# New version of DPP



## Gjbpro1 (Jan 12, 2015)

The new version is DPP4.1 and will handle D72 raw files. This is not the old version 3. Read about it here:
http://cpn.canon-europe.com/content/news/dpp_4_1_50_available_with_support_for_more_cameras.do


----------



## Click (Jan 12, 2015)

Thanks for sharing.

...and Welcome to cr


----------



## Mt Spokane Photography (Jan 13, 2015)

DPP Version 4 has been out since last June, and will eventually support all models. 

DPP 4.1.5 arrived Mid December and added some newer crop bodies, and for some new lenses as well.

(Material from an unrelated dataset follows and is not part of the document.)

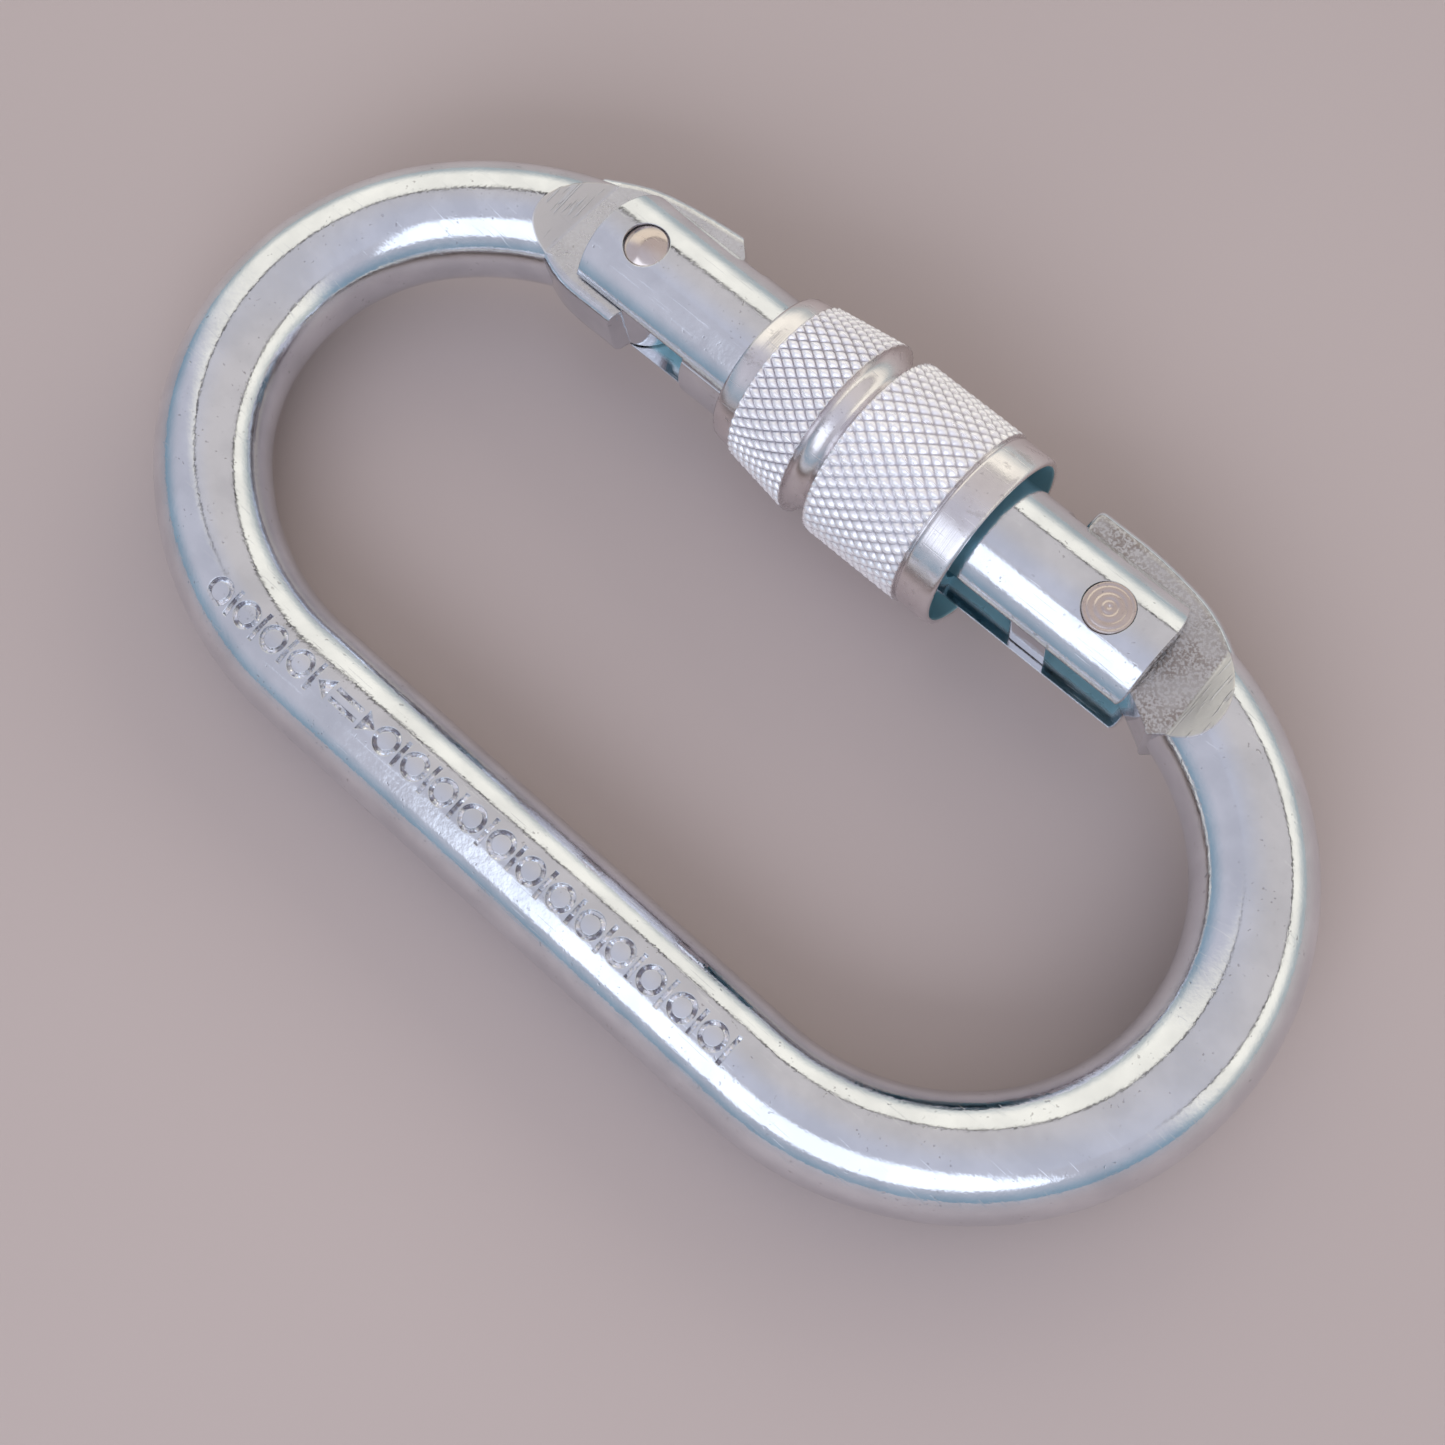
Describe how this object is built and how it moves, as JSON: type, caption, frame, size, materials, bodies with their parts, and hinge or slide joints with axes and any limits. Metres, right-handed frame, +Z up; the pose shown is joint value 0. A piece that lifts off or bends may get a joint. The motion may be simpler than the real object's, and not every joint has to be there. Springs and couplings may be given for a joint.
{
  "type": "locking carabiner",
  "caption": "Oval steel carabiner with a spring-closed hinged gate and a knurled screw sleeve that slides over the nose to lock it.",
  "frame": {"origin": "centre of the bounding box, on the oval's mid plane", "axes": "+X along the oval from the gate's hinge to its nose, +Y from the spine towards the gate, +Z up from the face the carabiner lies on"},
  "size_m": [0.11, 0.0588, 0.0172],
  "materials": {
    "frame_steel": "bright zinc plating over bent round bar, faintly blue, fine grain on the pressed flats",
    "gate_steel": "bright zinc plating over rolled tube",
    "sleeve_steel": "bright zinc plating over turned and knurled steel",
    "rivet_steel": "spun rivet ends with fine rings",
    "plunger_steel": "plain turned steel",
    "spring_steel": "drawn spring wire"
  },
  "bodies": {
    "frame": {"frame": "frame_steel"},
    "gate": {"gate": "gate_steel", "hinge_rivet": "rivet_steel", "latch_rivet": "rivet_steel", "gate_spring": "spring_steel"},
    "sleeve": {"locking_sleeve": "sleeve_steel"},
    "plunger": {"spring_plunger": "plunger_steel"}
  },
  "joints": [
    {"name": "gate_hinge", "type": "hinge", "parent": "frame", "child": "gate", "pos_m": [-0.0262, 0.02077, 0], "axis": [0, 0, -1], "range_deg": [0, 38], "stiffness_Nm_per_rad": 0.3, "springref_deg": -57.3},
    {"name": "sleeve_travel", "type": "slide", "parent": "gate", "child": "sleeve", "axis": [1, 0, 0], "range_m": [0, 0.0094]},
    {"name": "plunger_slide", "type": "slide", "parent": "gate", "child": "plunger", "axis": [1, 0, 0], "range_m": [0, 0.0007], "deforming": ["gate_spring"]}
  ],
  "couplings": [
    {"joint": "plunger_slide", "follows": "gate_hinge", "m_per_rad": 0.001}
  ]
}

http://digitalphotographylive.com/canon-dpp-4-1-50-update-download/

A big improvement for me is that it finally is a fully 64 bit piece of software, and will now interface properly with Adobe Photoshop CC.


----------



## pwp (Jan 13, 2015)

The new DPP looks like a useful update. 99% of my RAW files are processed through LR, but from time to time especially when difficulties come up with skin tones, DPP can be a lifesaver. 

This may be a bit OT, but having been burned in the past with non-compatibility of a new EOS Utility release and a new OSX release, I'm cautious about updating to Yosemite and EOS Utility 3.1.0b for Mac OS X.

Has anyone had issues with these updates or is it a smooth, bug-free process?

-pw


----------